→ **Exercise goal**:
Everything from the first line down to the line containing "float), corner_steps(outline), levels)" should be reproduced exactly; please include nothing else.

→ **Source material**:
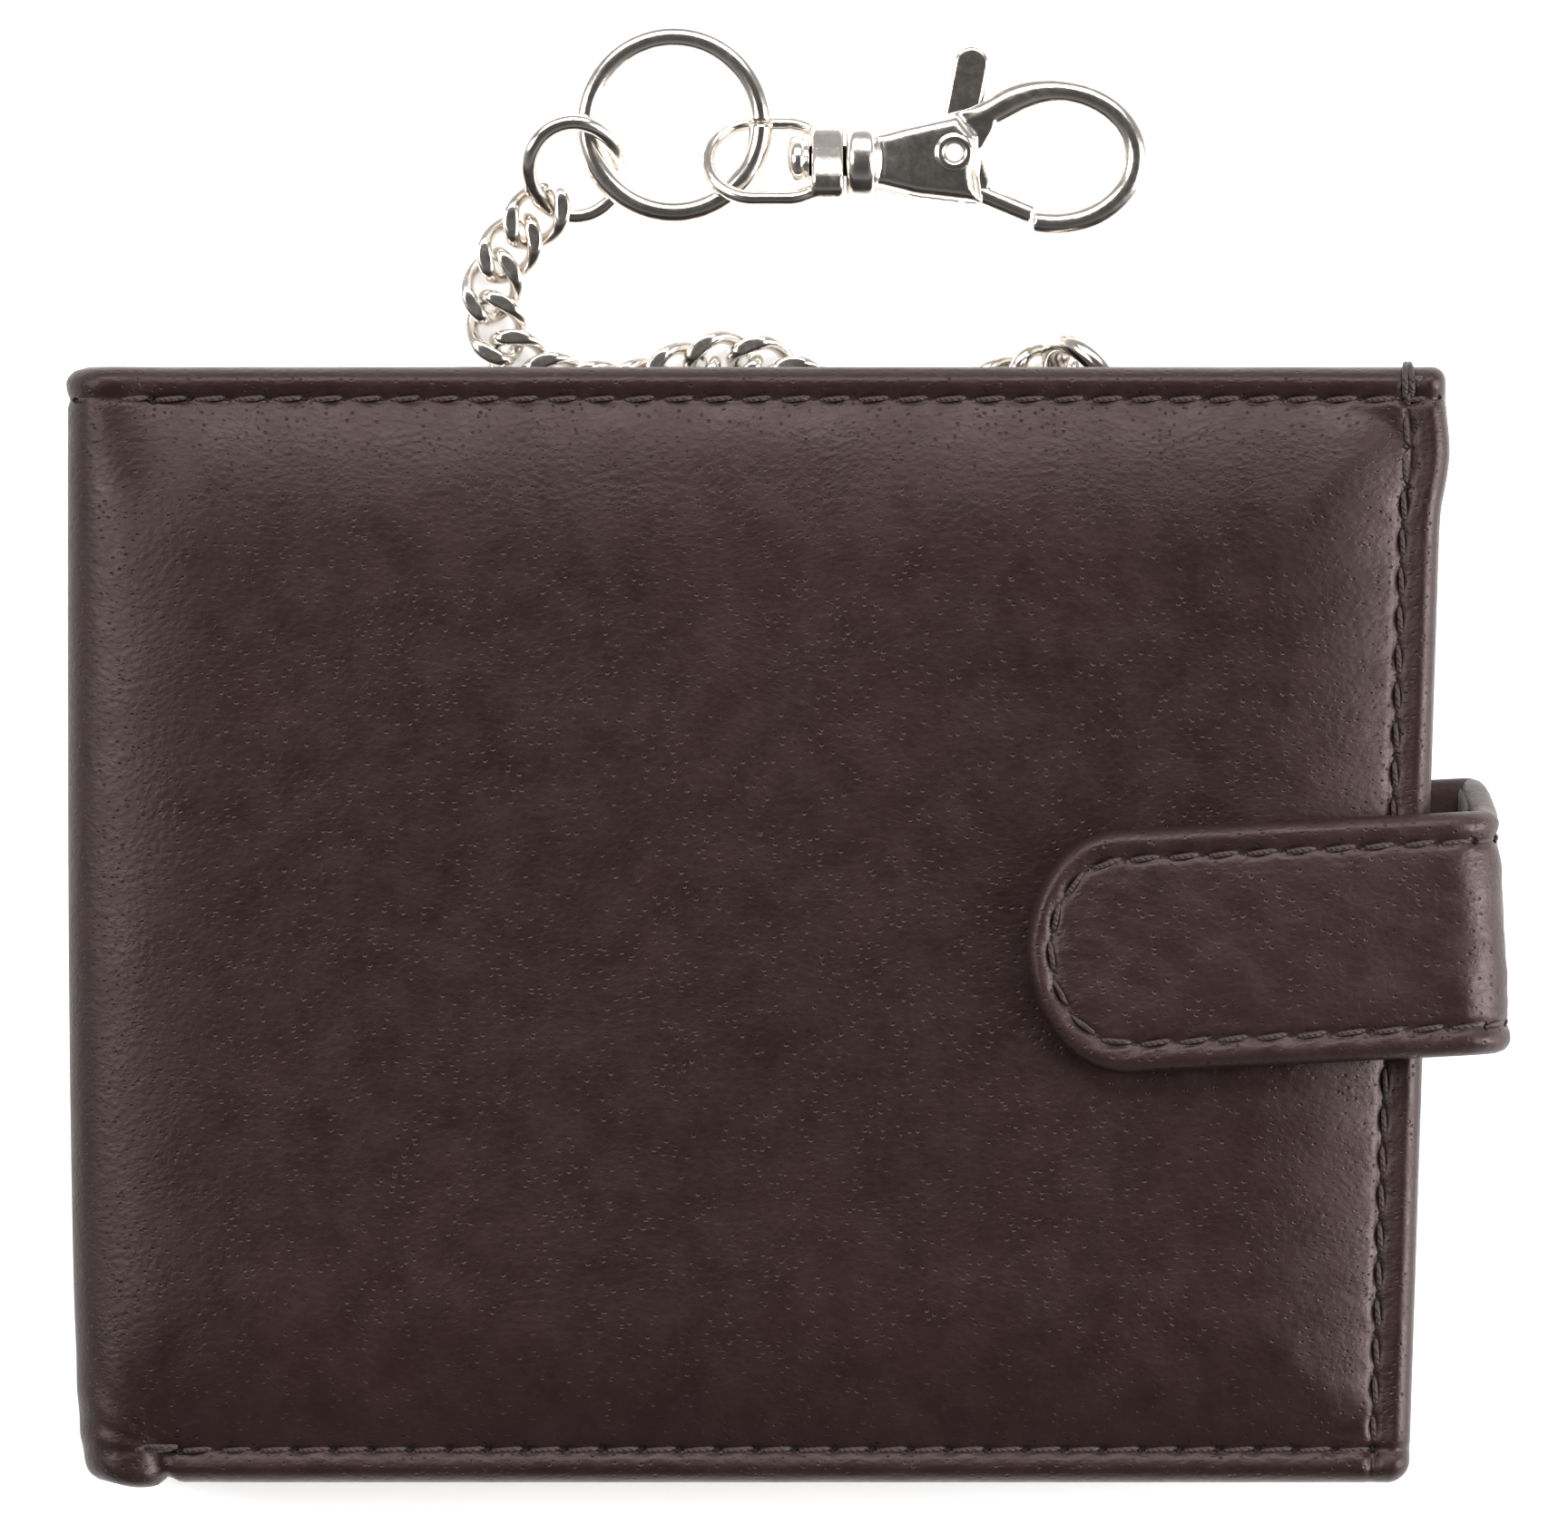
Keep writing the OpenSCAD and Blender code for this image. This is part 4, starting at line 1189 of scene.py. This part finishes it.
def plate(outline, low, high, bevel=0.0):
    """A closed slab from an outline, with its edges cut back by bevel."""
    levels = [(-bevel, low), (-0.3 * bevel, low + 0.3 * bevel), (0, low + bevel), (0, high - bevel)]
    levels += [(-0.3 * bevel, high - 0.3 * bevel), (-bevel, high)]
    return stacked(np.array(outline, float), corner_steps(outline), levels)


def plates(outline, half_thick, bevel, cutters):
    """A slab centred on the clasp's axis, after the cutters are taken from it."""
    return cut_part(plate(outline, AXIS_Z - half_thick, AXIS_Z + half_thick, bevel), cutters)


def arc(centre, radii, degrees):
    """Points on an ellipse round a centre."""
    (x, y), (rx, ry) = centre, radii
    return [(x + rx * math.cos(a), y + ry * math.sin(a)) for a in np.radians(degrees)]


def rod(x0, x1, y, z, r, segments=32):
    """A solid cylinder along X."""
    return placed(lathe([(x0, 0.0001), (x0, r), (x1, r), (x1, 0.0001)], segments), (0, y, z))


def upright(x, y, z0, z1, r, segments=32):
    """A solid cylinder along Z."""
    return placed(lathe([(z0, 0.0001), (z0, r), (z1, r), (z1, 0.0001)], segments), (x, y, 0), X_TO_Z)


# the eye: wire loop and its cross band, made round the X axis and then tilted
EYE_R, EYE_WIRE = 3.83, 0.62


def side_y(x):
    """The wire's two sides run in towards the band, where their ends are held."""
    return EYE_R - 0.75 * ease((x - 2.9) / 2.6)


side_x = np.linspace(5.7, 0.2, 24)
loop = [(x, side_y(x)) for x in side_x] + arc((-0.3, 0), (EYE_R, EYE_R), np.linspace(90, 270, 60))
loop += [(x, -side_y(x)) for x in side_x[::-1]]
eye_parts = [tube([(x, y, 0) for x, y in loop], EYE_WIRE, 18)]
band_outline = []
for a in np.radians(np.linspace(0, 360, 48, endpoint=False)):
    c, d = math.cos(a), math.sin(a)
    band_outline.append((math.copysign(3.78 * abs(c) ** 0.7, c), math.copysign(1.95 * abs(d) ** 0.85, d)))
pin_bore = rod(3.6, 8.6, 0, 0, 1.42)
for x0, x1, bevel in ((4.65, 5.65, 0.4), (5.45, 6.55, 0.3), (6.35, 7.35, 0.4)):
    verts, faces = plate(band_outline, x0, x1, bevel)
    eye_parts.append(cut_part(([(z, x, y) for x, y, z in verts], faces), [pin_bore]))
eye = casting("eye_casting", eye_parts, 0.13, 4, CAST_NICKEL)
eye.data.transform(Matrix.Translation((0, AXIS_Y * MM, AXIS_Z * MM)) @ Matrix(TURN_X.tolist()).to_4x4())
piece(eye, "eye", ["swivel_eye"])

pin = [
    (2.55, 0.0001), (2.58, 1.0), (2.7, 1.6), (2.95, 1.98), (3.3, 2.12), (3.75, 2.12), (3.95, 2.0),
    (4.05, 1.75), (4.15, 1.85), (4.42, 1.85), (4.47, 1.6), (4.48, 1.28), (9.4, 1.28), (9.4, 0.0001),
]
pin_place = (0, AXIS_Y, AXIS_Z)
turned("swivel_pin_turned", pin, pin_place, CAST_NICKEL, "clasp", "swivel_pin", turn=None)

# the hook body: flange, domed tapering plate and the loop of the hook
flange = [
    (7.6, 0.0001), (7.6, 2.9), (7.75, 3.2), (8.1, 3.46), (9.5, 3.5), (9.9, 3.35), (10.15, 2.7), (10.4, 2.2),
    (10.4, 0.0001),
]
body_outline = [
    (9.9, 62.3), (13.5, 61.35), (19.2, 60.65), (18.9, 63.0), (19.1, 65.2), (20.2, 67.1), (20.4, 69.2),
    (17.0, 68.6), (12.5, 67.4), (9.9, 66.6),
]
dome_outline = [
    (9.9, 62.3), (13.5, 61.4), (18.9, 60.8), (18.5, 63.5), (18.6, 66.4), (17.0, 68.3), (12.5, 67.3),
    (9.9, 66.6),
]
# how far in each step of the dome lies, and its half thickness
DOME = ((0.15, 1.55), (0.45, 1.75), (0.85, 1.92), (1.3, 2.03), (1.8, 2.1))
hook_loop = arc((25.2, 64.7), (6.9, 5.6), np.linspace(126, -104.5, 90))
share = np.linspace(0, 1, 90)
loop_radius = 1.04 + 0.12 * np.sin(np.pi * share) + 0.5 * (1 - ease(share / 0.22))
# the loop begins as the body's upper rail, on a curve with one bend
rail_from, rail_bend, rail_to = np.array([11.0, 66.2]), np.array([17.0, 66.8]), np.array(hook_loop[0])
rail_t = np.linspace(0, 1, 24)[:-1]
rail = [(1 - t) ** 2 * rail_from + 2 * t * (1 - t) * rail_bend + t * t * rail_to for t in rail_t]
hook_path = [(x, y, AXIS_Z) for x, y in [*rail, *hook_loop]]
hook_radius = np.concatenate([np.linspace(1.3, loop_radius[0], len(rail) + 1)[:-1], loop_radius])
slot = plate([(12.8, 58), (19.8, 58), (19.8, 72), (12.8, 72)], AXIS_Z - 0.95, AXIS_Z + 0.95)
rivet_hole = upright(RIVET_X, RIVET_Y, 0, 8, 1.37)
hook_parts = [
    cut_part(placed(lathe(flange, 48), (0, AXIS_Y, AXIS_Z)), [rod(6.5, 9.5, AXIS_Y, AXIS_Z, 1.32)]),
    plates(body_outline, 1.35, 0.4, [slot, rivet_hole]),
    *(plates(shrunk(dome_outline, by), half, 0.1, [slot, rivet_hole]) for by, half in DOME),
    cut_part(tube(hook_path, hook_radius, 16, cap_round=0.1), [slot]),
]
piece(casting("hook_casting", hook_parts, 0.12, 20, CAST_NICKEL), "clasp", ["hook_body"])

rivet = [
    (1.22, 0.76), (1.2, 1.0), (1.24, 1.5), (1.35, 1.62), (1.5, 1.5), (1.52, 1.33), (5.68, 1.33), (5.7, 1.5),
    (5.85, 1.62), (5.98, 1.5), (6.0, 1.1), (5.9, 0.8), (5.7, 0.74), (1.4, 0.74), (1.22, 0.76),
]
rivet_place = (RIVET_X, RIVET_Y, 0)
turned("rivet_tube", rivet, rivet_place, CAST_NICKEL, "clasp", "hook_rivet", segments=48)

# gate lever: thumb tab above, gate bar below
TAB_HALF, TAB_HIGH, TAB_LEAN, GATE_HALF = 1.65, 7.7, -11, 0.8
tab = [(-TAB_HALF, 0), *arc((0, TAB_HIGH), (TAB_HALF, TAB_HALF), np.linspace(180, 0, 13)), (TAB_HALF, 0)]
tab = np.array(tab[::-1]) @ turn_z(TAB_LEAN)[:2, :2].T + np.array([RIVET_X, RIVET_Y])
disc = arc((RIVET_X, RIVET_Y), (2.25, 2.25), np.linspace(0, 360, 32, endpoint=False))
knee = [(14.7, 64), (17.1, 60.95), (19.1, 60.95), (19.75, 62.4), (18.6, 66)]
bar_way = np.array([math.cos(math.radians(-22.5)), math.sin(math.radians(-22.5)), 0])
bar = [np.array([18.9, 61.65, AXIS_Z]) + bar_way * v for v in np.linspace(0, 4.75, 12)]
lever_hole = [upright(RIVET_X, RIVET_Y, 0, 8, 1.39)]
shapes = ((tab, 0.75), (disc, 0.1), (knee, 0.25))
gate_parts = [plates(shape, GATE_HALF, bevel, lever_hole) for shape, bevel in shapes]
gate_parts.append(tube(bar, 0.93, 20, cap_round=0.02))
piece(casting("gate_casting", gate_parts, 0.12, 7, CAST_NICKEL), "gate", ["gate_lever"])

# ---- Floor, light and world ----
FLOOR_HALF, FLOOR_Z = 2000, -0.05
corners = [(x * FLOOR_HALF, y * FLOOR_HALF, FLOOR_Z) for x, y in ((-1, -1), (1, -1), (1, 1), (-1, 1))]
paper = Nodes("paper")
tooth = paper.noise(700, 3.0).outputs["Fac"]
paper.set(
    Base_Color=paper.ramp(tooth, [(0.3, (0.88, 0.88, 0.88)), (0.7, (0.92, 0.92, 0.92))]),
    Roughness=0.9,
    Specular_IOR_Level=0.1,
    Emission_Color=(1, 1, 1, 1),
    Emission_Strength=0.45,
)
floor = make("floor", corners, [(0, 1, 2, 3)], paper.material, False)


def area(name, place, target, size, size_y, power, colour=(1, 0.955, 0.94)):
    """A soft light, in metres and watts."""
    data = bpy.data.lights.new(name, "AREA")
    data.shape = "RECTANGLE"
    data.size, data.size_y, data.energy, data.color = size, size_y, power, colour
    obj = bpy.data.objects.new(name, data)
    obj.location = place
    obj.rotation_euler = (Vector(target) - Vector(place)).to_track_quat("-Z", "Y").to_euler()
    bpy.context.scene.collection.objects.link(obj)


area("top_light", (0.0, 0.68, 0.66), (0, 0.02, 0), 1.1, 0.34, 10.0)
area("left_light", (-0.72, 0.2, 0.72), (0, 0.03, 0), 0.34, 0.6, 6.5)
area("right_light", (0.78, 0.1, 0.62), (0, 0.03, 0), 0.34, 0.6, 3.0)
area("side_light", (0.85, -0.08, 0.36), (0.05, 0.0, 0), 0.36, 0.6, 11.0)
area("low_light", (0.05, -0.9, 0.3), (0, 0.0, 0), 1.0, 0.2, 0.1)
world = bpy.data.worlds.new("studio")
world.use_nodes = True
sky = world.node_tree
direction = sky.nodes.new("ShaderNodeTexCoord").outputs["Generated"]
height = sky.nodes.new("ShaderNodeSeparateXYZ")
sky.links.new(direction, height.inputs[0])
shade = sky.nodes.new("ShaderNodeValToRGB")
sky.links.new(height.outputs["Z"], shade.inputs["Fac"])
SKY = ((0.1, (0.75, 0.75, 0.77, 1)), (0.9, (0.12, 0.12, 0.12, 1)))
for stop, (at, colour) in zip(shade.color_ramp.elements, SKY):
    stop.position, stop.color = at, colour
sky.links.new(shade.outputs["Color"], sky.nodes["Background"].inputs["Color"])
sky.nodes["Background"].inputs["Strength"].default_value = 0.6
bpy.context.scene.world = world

→ **Answer for the task**:
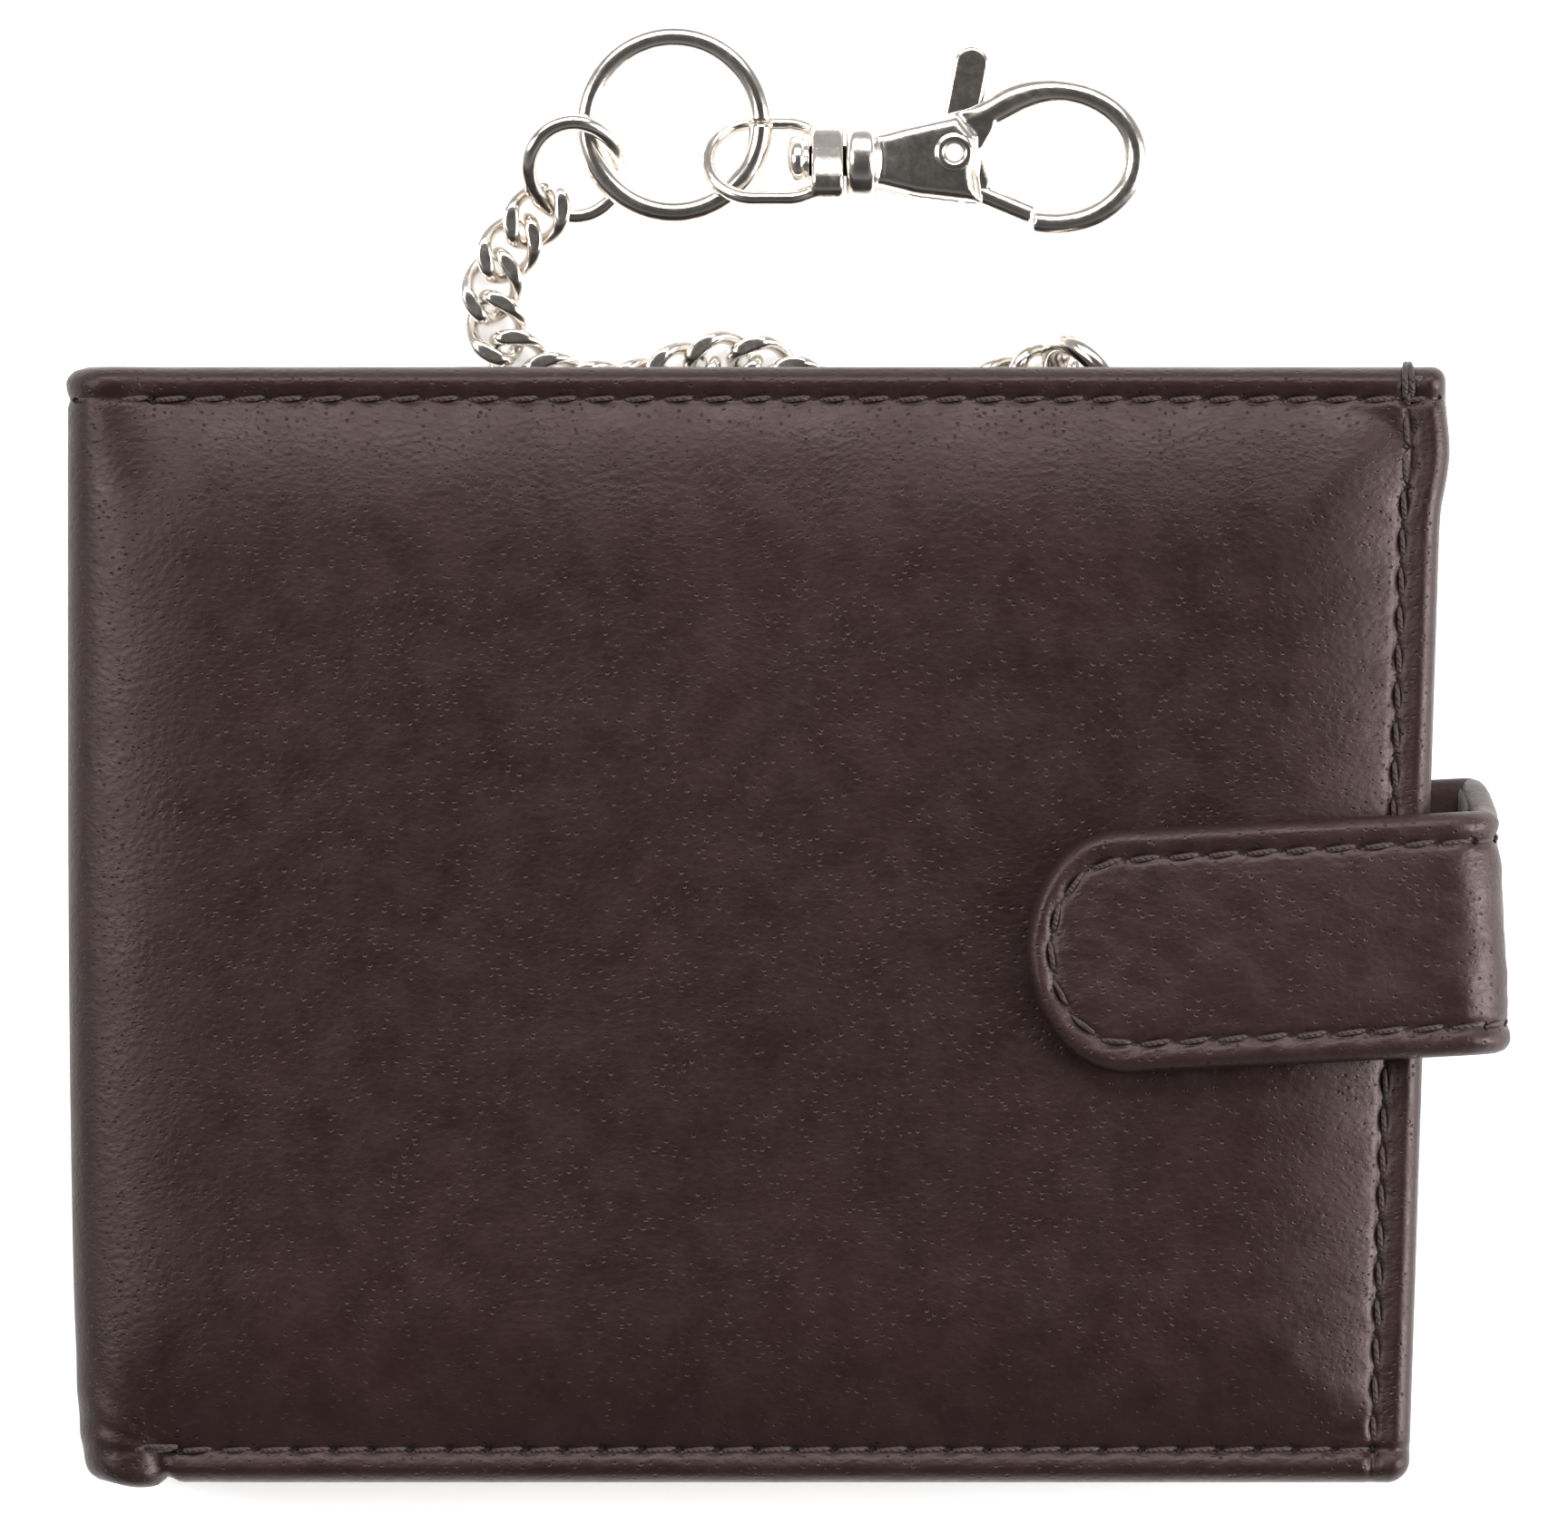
Keep writing the OpenSCAD and Blender code for this image. This is part 4, starting at line 1189 of scene.py. This part finishes it.
def plate(outline, low, high, bevel=0.0):
    """A closed slab from an outline, with its edges cut back by bevel."""
    levels = [(-bevel, low), (-0.3 * bevel, low + 0.3 * bevel), (0, low + bevel), (0, high - bevel)]
    levels += [(-0.3 * bevel, high - 0.3 * bevel), (-bevel, high)]
    return stacked(np.array(outline, float), corner_steps(outline), levels)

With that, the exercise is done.